Spis treści
Policja aresztowała Woeltza oraz jego wspólniczkę, 24-letnią Beatrice Folchi, po tym, jak ofierze, której nazwiska nie ujawniono, udało się uciec z luksusowego apartamentu na Prince Street w nowojorskim SoHo.
Robili interesy, potem rozeszli się po kłótni
Ofiara wyznała śledczym, że robiła kiedyś interesy Woeltzem, jednak spór popsuł ich relacje, a ofiara wróciła do Włoch.
Dodał, że przybył do Stanów Zjednoczonych z Włoch na początku maja na prośbę Woeltza. Nie wiedział, że to pułapka.
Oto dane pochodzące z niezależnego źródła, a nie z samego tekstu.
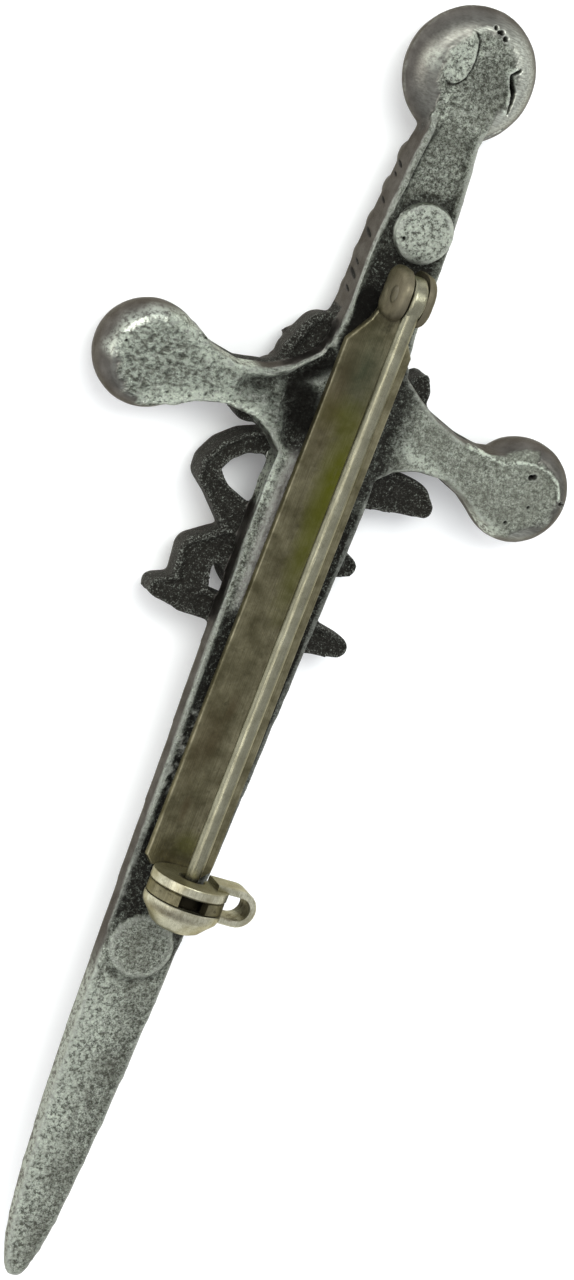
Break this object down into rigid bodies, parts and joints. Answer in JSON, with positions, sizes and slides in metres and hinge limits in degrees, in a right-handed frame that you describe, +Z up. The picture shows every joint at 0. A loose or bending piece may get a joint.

A kiedy odwiedził mieszkanie Woeltza, ten zabrał mu paszport i torturował go w nieludzki sposób.
Śledczy mówili, że Woeltz związał mężczyznę kablem elektrycznym i torturował go, rażąc prądem, uderzał pistoletem i groził, że odetnie mu kończyny piłą łańcuchową. Zrobił nawet zdjęcia, na których widać tortury zadane ofierze. Jedno ze zdjęć przedstawia ofiarę przywiązaną do krzesła z pistoletem przystawionym do głowy.
Szaleniec chciał wyłudzić pieniądze od rodziny ofiary
Sadysta chciał prawdopodobnie wyłudzić pieniądze od rodziny ofiary we Włoszech. Woeltz zmuszał też ofiarę do zażywania kokainy.
Zdaniem policji, ofierze udało się uciec, po tym jak Woeltz zapowiedział, że będzie to dzień jej śmierci. Woeltza oskarżono o napaść, porwanie, bezprawne uwięzienie ofiary i posiadania broni palnej.

Ofiara odniosła liczne rany na ciele, w tym wiele od piły łańcuchowej. Obecnie jest leczony w szpitalu Bellevue.